**Your goal**
Reproduce each line from the records that holds "body".

(Object modeling scripts)
################

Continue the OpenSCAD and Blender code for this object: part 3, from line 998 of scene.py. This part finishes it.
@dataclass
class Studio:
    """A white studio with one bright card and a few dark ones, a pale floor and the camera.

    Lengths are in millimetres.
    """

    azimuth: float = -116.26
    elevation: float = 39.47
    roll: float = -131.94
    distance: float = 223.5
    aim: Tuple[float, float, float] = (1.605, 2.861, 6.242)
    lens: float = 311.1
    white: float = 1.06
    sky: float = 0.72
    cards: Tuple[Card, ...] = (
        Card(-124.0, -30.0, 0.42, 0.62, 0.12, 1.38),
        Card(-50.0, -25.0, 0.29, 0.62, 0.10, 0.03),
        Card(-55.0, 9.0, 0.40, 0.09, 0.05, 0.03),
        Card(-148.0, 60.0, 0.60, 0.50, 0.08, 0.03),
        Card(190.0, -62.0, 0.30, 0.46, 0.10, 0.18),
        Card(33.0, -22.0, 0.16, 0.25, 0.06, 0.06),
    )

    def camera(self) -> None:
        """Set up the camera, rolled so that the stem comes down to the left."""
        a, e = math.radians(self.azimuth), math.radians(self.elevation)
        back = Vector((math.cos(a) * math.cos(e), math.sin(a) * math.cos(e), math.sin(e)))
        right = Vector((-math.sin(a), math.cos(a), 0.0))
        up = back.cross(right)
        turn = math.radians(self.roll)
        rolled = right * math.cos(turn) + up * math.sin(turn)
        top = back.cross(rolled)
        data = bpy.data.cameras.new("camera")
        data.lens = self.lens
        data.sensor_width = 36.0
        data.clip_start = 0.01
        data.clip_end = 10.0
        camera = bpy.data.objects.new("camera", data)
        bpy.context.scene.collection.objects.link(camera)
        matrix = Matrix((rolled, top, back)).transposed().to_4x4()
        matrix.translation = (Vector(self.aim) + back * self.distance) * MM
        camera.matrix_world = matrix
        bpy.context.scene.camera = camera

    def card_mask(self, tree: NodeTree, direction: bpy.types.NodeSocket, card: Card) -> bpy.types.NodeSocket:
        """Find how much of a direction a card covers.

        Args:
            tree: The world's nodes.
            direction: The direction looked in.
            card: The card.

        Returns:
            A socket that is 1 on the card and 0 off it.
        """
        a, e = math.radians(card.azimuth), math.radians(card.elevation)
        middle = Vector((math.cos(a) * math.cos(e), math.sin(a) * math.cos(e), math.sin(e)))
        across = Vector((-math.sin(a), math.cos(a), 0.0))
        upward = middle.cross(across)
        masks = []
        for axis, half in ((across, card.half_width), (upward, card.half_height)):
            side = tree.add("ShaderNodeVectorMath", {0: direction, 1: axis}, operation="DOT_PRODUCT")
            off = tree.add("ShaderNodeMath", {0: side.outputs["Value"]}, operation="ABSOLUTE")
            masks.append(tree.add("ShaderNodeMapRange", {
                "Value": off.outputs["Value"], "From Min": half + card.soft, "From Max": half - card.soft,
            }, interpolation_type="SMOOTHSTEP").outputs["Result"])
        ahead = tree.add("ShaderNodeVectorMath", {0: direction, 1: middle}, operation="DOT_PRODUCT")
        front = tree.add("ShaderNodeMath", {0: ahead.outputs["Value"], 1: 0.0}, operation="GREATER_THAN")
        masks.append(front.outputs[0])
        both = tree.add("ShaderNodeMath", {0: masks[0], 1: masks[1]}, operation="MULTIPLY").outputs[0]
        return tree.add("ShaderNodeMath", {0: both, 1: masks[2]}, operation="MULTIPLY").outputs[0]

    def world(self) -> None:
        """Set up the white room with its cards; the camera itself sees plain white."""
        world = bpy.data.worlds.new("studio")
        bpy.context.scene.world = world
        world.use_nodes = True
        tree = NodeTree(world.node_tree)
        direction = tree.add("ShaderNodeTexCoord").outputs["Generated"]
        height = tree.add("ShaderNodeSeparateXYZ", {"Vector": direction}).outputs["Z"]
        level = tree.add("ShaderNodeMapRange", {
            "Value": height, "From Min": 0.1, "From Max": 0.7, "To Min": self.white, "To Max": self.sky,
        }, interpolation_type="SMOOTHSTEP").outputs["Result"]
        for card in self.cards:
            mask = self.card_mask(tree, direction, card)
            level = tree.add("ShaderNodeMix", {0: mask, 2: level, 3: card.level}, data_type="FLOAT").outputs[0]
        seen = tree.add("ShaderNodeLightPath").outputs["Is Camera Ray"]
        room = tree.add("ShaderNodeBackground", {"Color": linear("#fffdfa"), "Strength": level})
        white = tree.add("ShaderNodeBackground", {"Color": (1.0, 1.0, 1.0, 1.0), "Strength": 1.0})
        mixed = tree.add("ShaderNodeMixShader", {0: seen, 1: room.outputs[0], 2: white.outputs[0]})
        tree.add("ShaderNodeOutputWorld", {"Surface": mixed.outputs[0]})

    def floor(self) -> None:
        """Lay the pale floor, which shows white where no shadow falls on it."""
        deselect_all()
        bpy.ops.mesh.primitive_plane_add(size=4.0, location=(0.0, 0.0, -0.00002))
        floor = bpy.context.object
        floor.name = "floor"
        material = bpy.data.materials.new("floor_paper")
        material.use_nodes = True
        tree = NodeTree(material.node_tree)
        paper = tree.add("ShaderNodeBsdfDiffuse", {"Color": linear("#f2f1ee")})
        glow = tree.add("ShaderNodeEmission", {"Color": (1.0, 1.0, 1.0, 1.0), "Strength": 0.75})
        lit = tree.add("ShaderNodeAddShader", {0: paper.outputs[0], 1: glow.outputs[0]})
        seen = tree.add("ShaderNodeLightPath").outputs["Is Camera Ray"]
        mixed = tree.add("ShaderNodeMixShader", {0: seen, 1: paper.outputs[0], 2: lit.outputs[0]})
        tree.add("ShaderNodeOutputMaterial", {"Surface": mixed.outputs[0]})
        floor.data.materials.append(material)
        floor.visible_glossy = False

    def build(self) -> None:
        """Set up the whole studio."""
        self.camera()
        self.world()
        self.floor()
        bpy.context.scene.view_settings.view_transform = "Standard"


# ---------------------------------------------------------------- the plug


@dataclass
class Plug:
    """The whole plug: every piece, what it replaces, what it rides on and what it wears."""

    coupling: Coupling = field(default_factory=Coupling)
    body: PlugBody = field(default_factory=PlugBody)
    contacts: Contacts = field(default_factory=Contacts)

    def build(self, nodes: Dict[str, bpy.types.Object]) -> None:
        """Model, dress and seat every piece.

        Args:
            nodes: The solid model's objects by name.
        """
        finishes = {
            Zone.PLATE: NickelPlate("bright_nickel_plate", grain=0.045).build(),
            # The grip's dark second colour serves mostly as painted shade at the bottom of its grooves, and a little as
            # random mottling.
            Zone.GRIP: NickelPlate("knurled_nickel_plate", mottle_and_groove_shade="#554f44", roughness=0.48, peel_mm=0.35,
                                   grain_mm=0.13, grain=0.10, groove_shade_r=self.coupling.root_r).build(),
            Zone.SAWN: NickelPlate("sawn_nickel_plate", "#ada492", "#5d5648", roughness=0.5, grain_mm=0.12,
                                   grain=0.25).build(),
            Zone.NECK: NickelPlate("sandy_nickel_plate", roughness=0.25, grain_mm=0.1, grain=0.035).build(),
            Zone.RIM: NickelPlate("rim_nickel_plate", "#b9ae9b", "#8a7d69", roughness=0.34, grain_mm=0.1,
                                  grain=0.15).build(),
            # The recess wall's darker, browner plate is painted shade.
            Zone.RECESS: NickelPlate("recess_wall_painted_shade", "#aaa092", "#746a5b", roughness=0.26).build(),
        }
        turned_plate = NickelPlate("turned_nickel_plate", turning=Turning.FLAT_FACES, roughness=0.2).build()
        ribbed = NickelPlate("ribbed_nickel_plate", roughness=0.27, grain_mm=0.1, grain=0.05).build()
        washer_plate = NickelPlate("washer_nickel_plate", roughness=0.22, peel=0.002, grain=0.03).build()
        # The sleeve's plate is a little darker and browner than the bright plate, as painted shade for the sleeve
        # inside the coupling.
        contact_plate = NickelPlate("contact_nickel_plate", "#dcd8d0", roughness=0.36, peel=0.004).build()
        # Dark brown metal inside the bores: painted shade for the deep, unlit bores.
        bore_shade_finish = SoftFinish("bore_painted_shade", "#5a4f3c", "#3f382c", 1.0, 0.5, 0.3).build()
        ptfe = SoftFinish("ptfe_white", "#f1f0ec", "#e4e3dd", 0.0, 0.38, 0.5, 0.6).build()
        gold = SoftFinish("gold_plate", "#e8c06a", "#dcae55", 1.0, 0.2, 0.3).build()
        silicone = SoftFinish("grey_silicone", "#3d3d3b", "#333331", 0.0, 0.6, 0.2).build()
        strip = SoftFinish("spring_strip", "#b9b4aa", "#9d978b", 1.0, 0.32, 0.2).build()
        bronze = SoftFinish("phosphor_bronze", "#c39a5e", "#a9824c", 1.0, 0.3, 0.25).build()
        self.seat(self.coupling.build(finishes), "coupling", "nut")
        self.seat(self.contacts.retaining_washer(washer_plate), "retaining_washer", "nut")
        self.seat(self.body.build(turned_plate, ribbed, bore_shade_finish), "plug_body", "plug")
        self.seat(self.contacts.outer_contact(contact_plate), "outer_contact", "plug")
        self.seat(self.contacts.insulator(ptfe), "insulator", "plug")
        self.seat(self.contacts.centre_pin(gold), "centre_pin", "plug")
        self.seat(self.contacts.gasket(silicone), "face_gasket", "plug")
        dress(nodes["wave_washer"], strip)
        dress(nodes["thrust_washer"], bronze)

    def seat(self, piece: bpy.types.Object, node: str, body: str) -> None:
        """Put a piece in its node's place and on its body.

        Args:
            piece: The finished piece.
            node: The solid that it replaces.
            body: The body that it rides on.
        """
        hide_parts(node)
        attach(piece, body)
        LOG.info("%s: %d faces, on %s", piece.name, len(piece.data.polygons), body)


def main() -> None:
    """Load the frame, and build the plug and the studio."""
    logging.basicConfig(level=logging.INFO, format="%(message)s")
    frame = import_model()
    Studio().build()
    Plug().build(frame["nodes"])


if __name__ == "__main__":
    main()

################

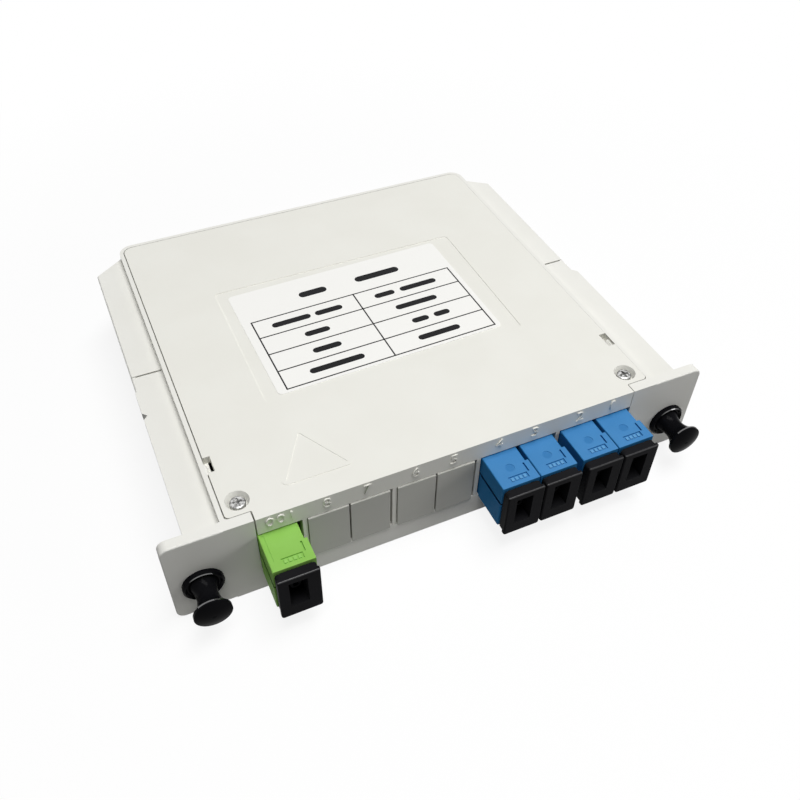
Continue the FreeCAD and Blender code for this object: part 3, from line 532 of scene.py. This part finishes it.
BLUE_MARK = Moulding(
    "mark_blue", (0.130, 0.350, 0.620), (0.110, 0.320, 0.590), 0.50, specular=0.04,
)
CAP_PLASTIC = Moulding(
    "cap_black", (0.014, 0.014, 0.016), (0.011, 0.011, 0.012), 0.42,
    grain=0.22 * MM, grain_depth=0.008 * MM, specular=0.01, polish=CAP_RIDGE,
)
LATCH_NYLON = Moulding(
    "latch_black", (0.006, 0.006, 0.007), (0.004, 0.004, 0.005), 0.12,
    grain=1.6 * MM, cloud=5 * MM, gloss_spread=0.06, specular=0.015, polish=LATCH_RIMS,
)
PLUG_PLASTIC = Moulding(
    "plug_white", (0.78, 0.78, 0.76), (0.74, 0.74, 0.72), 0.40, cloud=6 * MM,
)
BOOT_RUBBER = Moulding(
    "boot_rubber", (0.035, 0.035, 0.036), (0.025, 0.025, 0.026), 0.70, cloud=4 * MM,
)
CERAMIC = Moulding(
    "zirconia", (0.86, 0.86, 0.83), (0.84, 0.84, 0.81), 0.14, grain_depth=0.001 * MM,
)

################

**Complete answer**
    body: PlugBody = field(default_factory=PlugBody)
        self.seat(self.body.build(turned_plate, ribbed, bore_shade_finish), "plug_body", "plug")
    def seat(self, piece: bpy.types.Object, node: str, body: str) -> None:
        """Put a piece in its node's place and on its body.
            body: The body that it rides on.
        attach(piece, body)
        LOG.info("%s: %d faces, on %s", piece.name, len(piece.data.polygons), body)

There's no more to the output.